Ross Moriarty (Wales, Flanker)
The Gloucester blindside was actually a part of the England U20 back row that won the 2013 Junior World Championship, alongside Jack Clifford. They actually played against Wales in that final, however when full international coaches came knocking, it always seemed likely that Moriarty would plump for Wales, despite his age-grade representation, his father was a Welsh international before him and he always considered himself a Welshman.
His form for Gloucester last year saw him called into the Welsh training squad ahead of the World Cup, and though he was not selected for the initial World Cup squad, he left an impression on Warren Gatland.

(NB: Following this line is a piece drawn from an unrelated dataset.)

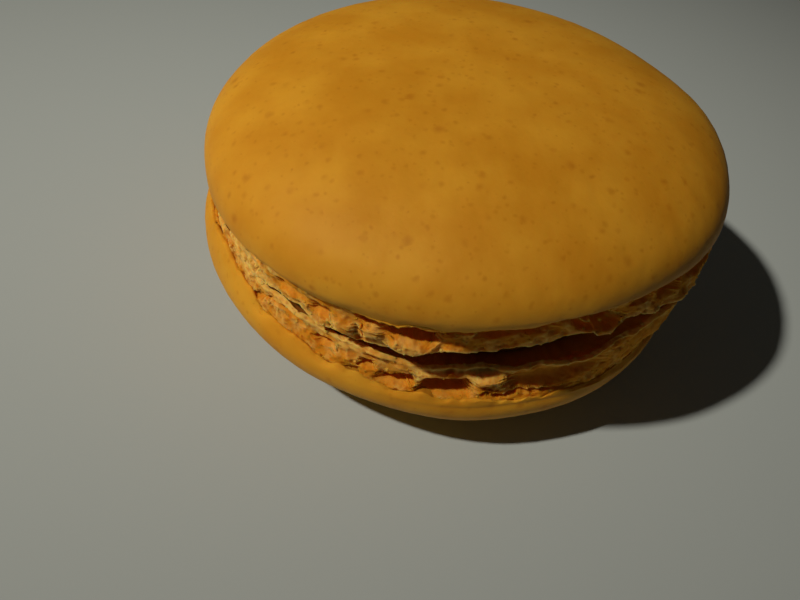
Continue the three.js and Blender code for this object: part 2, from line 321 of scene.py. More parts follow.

As soon as injury struck, Moriarty was called into the squad and made a number of appearances in the tournament. As the RBS 6 Nations approach, he is putting the incumbent blindside, Dan Lydiate, under serious pressure. England’s loss has very much been Wales’ gain.
And one to show it’s not all about ‘performance pathways’
Josh Beaumont (England, Number 8)
Beaumont is the man representing everyone who missed out on U18 or U20 selection. The man who proves that it is not how good you are when you are 17, 18, or 19 that counts, but how good you are when the senior caps are being handed out.
Beaumont’s route is an unusual one, while at Durham University he trudged the National leagues bath with Fylde in National 1, while also representing Durham. Impressive and free running performances for Fylde saw him picked up by Sale Sharks once he finished University, and from there the son of the former England captain, Bill, has soared to ever higher levels.
Playing with a freedom rarely seen from many youngsters who have trudged the academy pathway, the number 8 forced his way into an England appearance against the Barbarians last year, and his stunning performances this year have seen Eddie Jones call him up to the full England squad.
Beaumont is the man who shows that there is more than one route to the top.